1. Nate - December 5, 2007

What I find really scary about this is that she wasn’t fired for, say, requiring Texas schools to not teach creationism, but for just forwarding an e-mail about a talk on evolution vs. creation. (If I forwarded an e-mail about Mahmoud Ahmadinejad’s talk at Columbia, does that mean I think like him? … no…) If I were a science teacher in Texas, would the same logic imply that by commenting on a blog post about a teacher who forwarded an e-mail about an evolution vs. creation talk, I should be sacked too?

2. gordonwatts - December 6, 2007

Nate — It sounds like she didn’t try to hide how she felt about evolution or creationism — and after someone decided she needed to go this was the first “public” thing she did they decided was firm enough to fire her for. Pretty flimsy if you ask me, but I would be willing to bet they had it in for her for this anti-creationism thing for a while. Of course, there is no way to know; I’m 100% speculating here.

3. Kevin - December 6, 2007

man – maybe i should move to Canada. I saw a long documentary about the 2005 intelligent design case. It was pretty fascinating actually – it made the case pretty clearly that the Intelligent design movement was just a compromise by creationists in an attempt to get what ever they could in to the public schools. I mean – the case was pretty clear cut – their own published documents damned them by explicitly stating that this is what they wanted to do early on. It got to the point where it was laughable when an editor pointed out that they had literally done done a search and replace of the word creation with the word design – leading to some comical typos.
The problem seems to be that if you are an ardent creationist – nothing else matters. You believe it because the Bible says its so. This life isn’t important because its finite and really what is important is the afterlife where you spend eternity either in heaven in paradise or in hell. So many of these people really think that they are saving others and themselves from eternal hell fire. If thats the case – what does it matter that it doesn’t make sense or that there is no evidence for it.
some times i think we didn’t make it very far out of the middle ages…

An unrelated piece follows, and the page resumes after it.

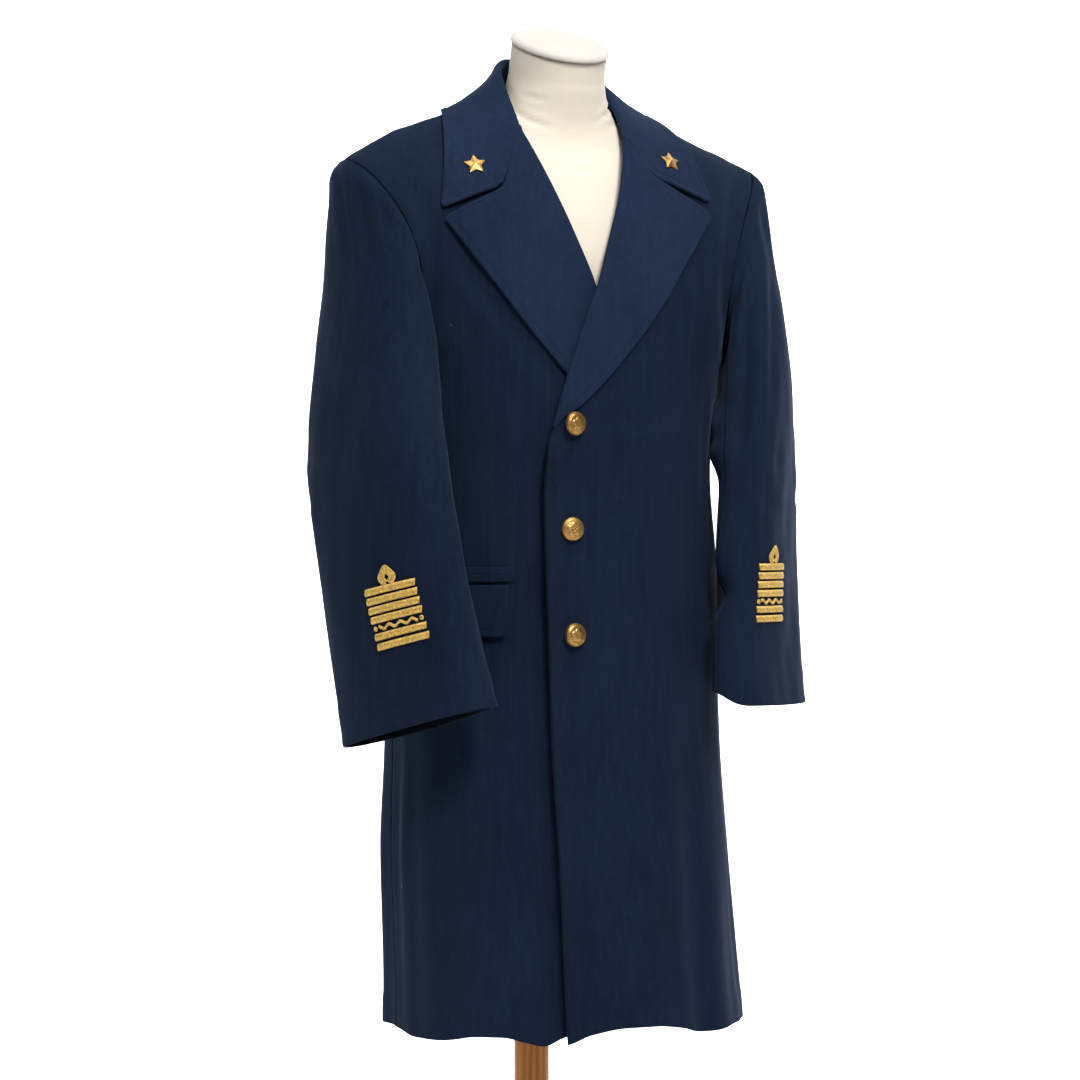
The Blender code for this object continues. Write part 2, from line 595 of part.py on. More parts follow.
def neck_seam(w, side):
    """Edge of the body cloth around the neck, matched to the collar's length."""
    w = float(w)
    if w > 0.58:
        t = np.interp(w, [0.58, 1.0], [1.0, 0.755])
        return coat(UNDERARM_Z + t * (SHOULDER_Z - UNDERARM_Z), 0.0, side)
    t = np.interp(w, [0.0, 0.20, 0.40, 0.58], [0.80, 0.87, 0.93, 1.0])
    return coat(UNDERARM_Z + t * (SHOULDER_Z - UNDERARM_Z), 0.0, side, True)


def collar_stand_half(side, ws):
    p = np.zeros((len(ws), 3, 3))
    for i, w in enumerate(ws):
        c = rows(COLLAR, w)
        top = c[0:3].copy()
        away = unit(np.array([top[0], top[1] - 0.055, 0.0]))
        top = top - away * 0.0018 - np.array([0, 0, 0.0010])
        low = neck_seam(w, side) - away * (CLOTH_T + 2 * SEAM_GAP) + np.array([0, 0, 0.0005])
        for j, t in enumerate((0.0, 0.5, 1.0)):
            p[i, j] = low + (top - low) * t
    return p


def both_sides(half_r, half_l):
    """Join the right half (end to middle) and the left half (middle to end)."""
    r = half_r[::-1].copy()
    r[..., 0] *= -1.0
    return np.concatenate([r[:-1], half_l])


WS = np.array([0.0, 0.10, 0.20, 0.30, 0.40, 0.49, 0.58, 0.65, 0.72, 0.79, 0.86, 0.93, 1.0])
fall = both_sides(collar_fall_half("right", WS), collar_fall_half("left", WS))
cloth_sheet("collar_fall", fall, "left", TURNED_T)
WS_STAND = WS[:-2]
stand = both_sides(collar_stand_half("right", WS_STAND), collar_stand_half("left", WS_STAND))
cloth_sheet("collar_stand", stand, "left", CLOTH_T)
for SIDE in ("left", "right"):
    cloth_sheet("lapel_" + SIDE, lapel_grid(SIDE), SIDE, TURNED_T)


# ------------------------------------------------------------------ sleeves
SLEEVE_STEPS = (0.0, 0.035, 0.08, 0.14, 0.20, 0.27, 0.35, 0.44, 0.53, 0.63, 0.73, 0.83, 0.92, 1.0)
for SIDE in ("left", "right"):
    a0, a1 = (math.radians(d) for d in UPPER_SLEEVE_DEG)
    st = np.array(SLEEVE_STEPS)[:, None]
    gap = 0.0100
    al = np.linspace(a0 + gap, a1 - gap, 17)[None, :]
    cloth_sheet("sleeve_" + SIDE + "_upper", sleeve(st, al, SIDE), SIDE, CLOTH_T)
    al = np.linspace(a1 + gap, a0 + 2 * math.pi - gap, 8)[None, :]
    cloth_sheet("sleeve_" + SIDE + "_under", sleeve(st, al, SIDE), SIDE, CLOTH_T)


# ------------------------------------------------------------------ pockets
def around(level, s, side, out):
    """Point of the coat at a height, with s running from the centre front (0) over
    the side seam (1) and on toward the centre back."""
    p = front(level, np.minimum(s, 0.999), side, out)
    b = coat(level, np.clip(2 - s, 0, 0.999), side, True)
    b = b + coat_normal(level, np.clip(2 - s, 0, 0.999), side, True) * out[..., None]
    return np.where((s > 1)[..., None], b, p)


def pocket_start(z, side, x0):
    """Place around the coat of own-side x0 on the front, at height z."""
    lv, u = front_uv(x0, z, side)
    return float(lv), float(u)


def flap_grid(side):
    """Pocket flap, hanging from under the band and standing off at its lower edge."""
    cols, nr = 9, 5
    row = POCKET[side]
    p = np.zeros((nr, cols, 3))
    for i in range(nr):
        k = i / (nr - 1)
        z = FLAP_TOP_Z + row["up"] - FLAP_H * k
        lv, u = pocket_start(z, side, row["front_x"] + (0.0060 if side == "left" else 0.0080 + 0.0030 * k))
        s = np.linspace(u, row["end"] - 0.012, cols)
        off = k ** 1.15 * np.linspace(row["off_front"], row["off_rear"], cols)
        p[i] = around(np.full(cols, lv), s, side, CLOTH_T / 2 + TURNED_T / 2 + 0.0006 + off)
        p[i, :, 2] += off * off / (2 * FLAP_H) * 1.2
    return p


def band_grid(side):
    cols = 9
    row = POCKET[side]
    p = np.zeros((3, cols, 3))
    for i, z in enumerate((BAND_Z[0], (BAND_Z[0] + BAND_Z[1]) / 2, BAND_Z[1])):
        lv, u = pocket_start(z + row["up"], side, row["front_x"])
        out = np.full(cols, CLOTH_T / 2 + 0.0010 + SEAM_GAP * 2)
        p[i] = around(np.full(cols, lv), np.linspace(u, row["end"], cols), side, out)
    return p


for SIDE in ("left", "right"):
    cloth_sheet("pocket_flap_" + SIDE, flap_grid(SIDE), SIDE, TURNED_T)
    cloth_sheet("pocket_band_" + SIDE, band_grid(SIDE), SIDE, 0.0020)


# ------------------------------------------------------------------ buttons
BUTTON_PROFILE = [(0.0, BUTTON_H), (0.0050, BUTTON_H * 0.95), (0.0090, BUTTON_H * 0.79), (0.0116, BUTTON_H * 0.55),
                  (BUTTON_R, 0.0030), (BUTTON_R, 0.0018), (0.0118, 0.0010), (0.0030, 0.0010), (0.0030, 0.0), (0.0, 0.0)]
for NAME, Z in BUTTON_Z.items():
    lv, u = front_uv(BUTTON_X, Z, "left")
    point = world(front(lv, u, "left", CLOTH_T / 2 + SEAM_GAP), "left")
    normal = world(coat_normal(lv, u, "left"), "left")
    turned("button_" + NAME, BUTTON_PROFILE, 24, "gilt", placed(point, normal))


# ------------------------------------------------------------------ collar stars
def star(name, matrix):
    bm = bmesh.new()
    bmesh.ops.create_circle(bm, cap_ends=True, segments=10, radius=1.0)
    bm.verts.ensure_lookup_table()
    for i, v in enumerate(bm.verts):
        a = math.pi / 2 + i * math.pi / 5
        r = STAR_R if i % 2 == 0 else STAR_R * 0.45
        v.co = (r * math.cos(a), r * math.sin(a), 0.0)
    bmesh.ops.recalc_face_normals(bm, faces=bm.faces)
    me = bpy.data.meshes.new(name)
    bm.to_mesh(me)
    bm.free()
    ob = add(name, me, "gilt")
    so = ob.modifiers.new("wall", "SOLIDIFY")
    so.thickness = 0.0018
    so.offset = 0.0
    ob.matrix_world = matrix
    return ob


for SIDE in ("left", "right"):
    half = collar_fall_half(SIDE, np.linspace(0.70, 1.0, 30), np.linspace(0.2, 0.9, 30))
    nrm = grid_normals(half)
    d = np.hypot(half[..., 0] - STAR_AT[SIDE][0], half[..., 2] - STAR_AT[SIDE][1])
    i, j = np.unravel_index(int(np.argmin(d)), d.shape)
    n = nrm[i, j] if nrm[i, j][1] > 0 else -nrm[i, j]
    star("collar_star_" + SIDE, placed(world(half[i, j] + n * (TURNED_T / 2 + 0.0018), SIDE), world(n, SIDE)))


# ------------------------------------------------------------------ sleeve rank
def rank_point(side, across, up, out):
    """Point on the sleeve's outside: across forward from the rank's middle line,
    up from the lowest bar, both along the cloth."""
    a_mid = math.radians(RANK_MID_DEG[side])
    up = up + RANK_FROM_CUFF[side] + across * RANK_TILT[side]
    steps = np.linspace(1.0, 0.60, 60)
    line = sleeve(steps, np.full(60, a_mid), side, out)
    run = np.concatenate([[0], np.cumsum(np.linalg.norm(np.diff(line, axis=0), axis=1))])
    st = np.interp(up, run, steps)
    al = np.linspace(a_mid - 1.2, a_mid + 1.2, 121)
    ring = sleeve(np.full(121, st), al, side, out)
    arc = np.concatenate([[0], np.cumsum(np.linalg.norm(np.diff(ring, axis=0), axis=1))])
    arc -= arc[60]
    return sleeve(st, np.interp(across, arc, al), side, out)


RANK_OUT = CLOTH_T / 2 + SEAM_GAP + 0.0009
RANK_ROWS = (           # name, up from the lowest bar, height of the row
    ("bar_6", 0.0000, 0.0075), ("bar_5", 0.0105, 0.0075), ("bar_4", 0.0285, 0.0077),
    ("bar_3", 0.0385, 0.0077), ("bar_2", 0.0485, 0.0077), ("bar_1", 0.0585, 0.0077),
)
for SIDE in ("left", "right"):
    for NAME, UP, TALL in RANK_ROWS:
        xs = np.linspace(-RANK_W[SIDE] / 2, RANK_W[SIDE] / 2, 12)
        p = np.array([[rank_point(SIDE, x, UP + k * TALL, RANK_OUT) for x in xs] for k in (0.0, 1.0)])
        cloth_sheet("rank_" + SIDE + "_" + NAME, p, SIDE, 0.0012, "braid")
    # waved line between the two groups of bars
    xs = np.linspace(-RANK_W[SIDE] * 0.46, RANK_W[SIDE] * 0.46, 15)
    p = np.array([[rank_point(SIDE, x, 0.0218 + 0.0012 * math.sin(x * 420.0) + k * 0.0026, RANK_OUT)
                   for x in xs] for k in (0.0, 1.0)])
    cloth_sheet("rank_" + SIDE + "_wave", p, SIDE, 0.0012, "braid")
    # pointed loop with its hole, above the bars
    base = 0.0668
    loop = []
    for r in (1.0, 0.36):
        ring = []
        for i in range(17):
            a = 2 * math.pi * i / 16
            q = r * 0.0118 / (abs(math.cos(a)) ** 1.15 + abs(math.sin(a)) ** 1.15) ** (1 / 1.15)
            ring.append(rank_point(SIDE, q * math.cos(a), base + 0.0121 + q * math.sin(a), RANK_OUT))
        loop.append(ring)
    pts = world(np.array(loop), SIDE)
    bm = bmesh.new()
    vs = [[bm.verts.new(pts[k, i]) for i in range(16)] for k in (0, 1)]
    for i in range(16):
        bm.faces.new([vs[0][i], vs[0][(i + 1) % 16], vs[1][(i + 1) % 16], vs[1][i]])
    me = bpy.data.meshes.new("rank_" + SIDE + "_loop")
    bm.to_mesh(me)
    bm.free()
    ob = add("rank_" + SIDE + "_loop", me, "braid")
    so = ob.modifiers.new("wall", "SOLIDIFY")
    so.thickness = 0.0012
    so.offset = 0.0


# ------------------------------------------------------------------ dress form and stand
def neck_ring(z, n):
    """Elliptical neck, leaning forward a little as it rises."""
    mid = 0.062 + (CAP_MID[0] - 0.062) * (z - 1.470) / (CAP_MID[1] - 1.470)
    a = np.linspace(0, 2 * math.pi, n, endpoint=False)
    return np.stack([NECK_A * np.sin(a), mid + NECK_B * np.cos(a), np.full(n, z)], -1)


def form_torso():
    n = 40
    a = np.linspace(0, 2 * math.pi, n, endpoint=False)
    rings = []
    zs = [0.8000, 0.8060, 0.8300, 0.8700, 0.9200, 0.9800, 1.0400, 1.1000, 1.1600, 1.2100, 1.2550, 1.2950, 1.3300,
          1.3600, 1.3850, 1.4050, 1.4220, 1.4370, 1.4520, 1.4700]
    for z in zs:
        half, fr, bk, mid = rows(FORM, z)
        s, c = np.sin(a), np.cos(a)
        e = 2.0 + 0.35 * float(1 - ease(1.33, 1.45, z))
        r = 1.0 / (np.abs(s) ** e + np.abs(c) ** e) ** (1.0 / e)
        rings.append(np.stack([half * s * r, mid + np.where(c > 0, fr - mid, mid - bk) * c * r, np.full(n, z)], -1))
    for k in (1.487, 1.503):
        rings.append(neck_ring(k, n))
    top = neck_ring(CAP_MID[1], n)
    top[:, 2] = CAP_MID[1] - CAP_SLOPE * (top[:, 1] - CAP_MID[0])
    rings[-1][:, 2] = np.minimum(rings[-1][:, 2], top[:, 2] - 0.006 - 0.0 * top[:, 1])
    rings[-2][:, 2] = np.minimum(rings[-2][:, 2], rings[-1][:, 2] - 0.005)
    rings.append(top)
    p = world(np.array(rings), "left")
    bm = bmesh.new()
    vs = [[bm.verts.new(q) for q in r] for r in p]
    for i in range(len(vs) - 1):
        for j in range(n):
            bm.faces.new([vs[i][j], vs[i][(j + 1) % n], vs[i + 1][(j + 1) % n], vs[i + 1][j]])
    bm.faces.new(vs[0][::-1])
    bm.faces.new(vs[-1])
    bmesh.ops.recalc_face_normals(bm, faces=bm.faces)
    me = bpy.data.meshes.new("form_torso")
    bm.to_mesh(me)
    bm.free()
    me.shade_smooth()
    return add("form_torso", me, "jersey")


form_torso()

# cap on the neck: a low disc on the sloping cut
tilt = math.atan(CAP_SLOPE)
cap_profile = [(0.0, CAP_T), (0.70, CAP_T), (0.93, CAP_T * 0.80), (1.0, CAP_T * 0.45), (1.0, CAP_T * 0.25), (0.96, 0.0), (0.0, 0.0)]
cap = turned("form_neck_cap", cap_profile, 40, "jersey")
slope = Matrix.Rotation(tilt, 4, "X")
lift = Matrix.Translation((0.0, -CAP_MID[0], CAP_MID[1])) @ slope @ Matrix.Translation((0, 0, SEAM_GAP))
cap.matrix_world = lift @ Matrix.Diagonal((NECK_A + 0.0010, (NECK_B + 0.0010) / math.cos(tilt), 1.0, 1.0))

bpy.ops.mesh.primitive_cylinder_add(vertices=40, radius=POST_R, depth=FORM_BOTTOM_Z - BASE_H - 2 * SEAM_GAP,
                                    location=(0, 0, (FORM_BOTTOM_Z + BASE_H) / 2))
post = bpy.context.object
post_mesh = post.data
post_matrix = post.matrix_world.copy()
bpy.data.objects.remove(post, do_unlink=True)
stand_post = add("stand_post", post_mesh, "wood")
stand_post.location = (0, 0, (FORM_BOTTOM_Z + BASE_H) / 2)

base_profile = [(0.0, BASE_H), (BASE_R - 0.030, BASE_H), (BASE_R - 0.012, BASE_H - 0.003), (BASE_R - 0.003, BASE_H - 0.010),
                (BASE_R, BASE_H - 0.018), (BASE_R, 0.004), (BASE_R - 0.003, 0.0), (0.0, 0.0)]
turned("stand_base", base_profile, 56, "wood")
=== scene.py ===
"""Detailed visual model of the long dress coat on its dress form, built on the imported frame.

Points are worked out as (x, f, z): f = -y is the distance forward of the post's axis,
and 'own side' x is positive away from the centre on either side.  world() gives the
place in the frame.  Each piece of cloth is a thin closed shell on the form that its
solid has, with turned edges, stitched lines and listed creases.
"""
import bpy
import bmesh
import math
import numpy as np
from mathutils import Matrix, Vector

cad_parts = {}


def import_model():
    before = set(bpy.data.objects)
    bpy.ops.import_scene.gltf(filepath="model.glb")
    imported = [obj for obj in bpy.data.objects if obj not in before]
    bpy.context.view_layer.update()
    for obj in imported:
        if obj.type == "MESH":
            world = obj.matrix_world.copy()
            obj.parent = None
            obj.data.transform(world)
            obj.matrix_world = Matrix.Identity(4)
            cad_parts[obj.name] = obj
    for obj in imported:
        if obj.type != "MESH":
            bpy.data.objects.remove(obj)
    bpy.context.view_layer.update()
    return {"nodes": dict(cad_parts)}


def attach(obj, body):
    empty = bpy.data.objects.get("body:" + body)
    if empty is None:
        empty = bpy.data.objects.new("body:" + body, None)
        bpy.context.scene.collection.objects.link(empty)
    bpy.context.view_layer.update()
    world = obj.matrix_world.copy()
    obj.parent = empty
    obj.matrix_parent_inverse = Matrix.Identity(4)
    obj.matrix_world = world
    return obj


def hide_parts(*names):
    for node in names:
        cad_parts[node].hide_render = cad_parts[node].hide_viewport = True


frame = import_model()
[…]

4. gordonwatts - December 6, 2007

>The problem seems to be that if you are an ardent creationist – nothing else matters

I guess we should be happy that we have gotten to the point in our society and our wealth that we can have single issue people like this and they can survivie. Sadly, for society, people have to be a bit more pragmatic than that. Science and all, you know – after all, did the search and replace operate on faith?😉

I guess the real problem is that the metal dosen’t hit the road for evolution the way it does for, say, condensed matter physcis or particle physics. If you wanted to do those of faith then transistors would have to stop working – and everyone would see that right away. You can argue away evolution, sweep it under the rug, whatever, and life continues on.

At any rate, middle ages… yes. At least we have our iPod’s now! Thank goodness for science!

5. physicalist - December 17, 2007

As someone who has family in Texas, I’ll remind you that Austin is quite anomalous. My Texas sibling has a “Bush Country!” mug (which they like to serve my coffee in when I visit), and Austin is the single tiny spot of blue in the sea of red. Texas as a whole isn’t making progress.

6. gordonwatts - December 17, 2007

Excellent point. I spent 5 years in Austin for undergraduate and it is a very different town than the rest of Texas. I remember going to Texarcana with my then-girlfriend – that was an experience for a New Jersey boy! [I got to ride in a combine — never done that before! And the rain hitting a tin roof they put up to protect hay from getting wet makes quite a sound!].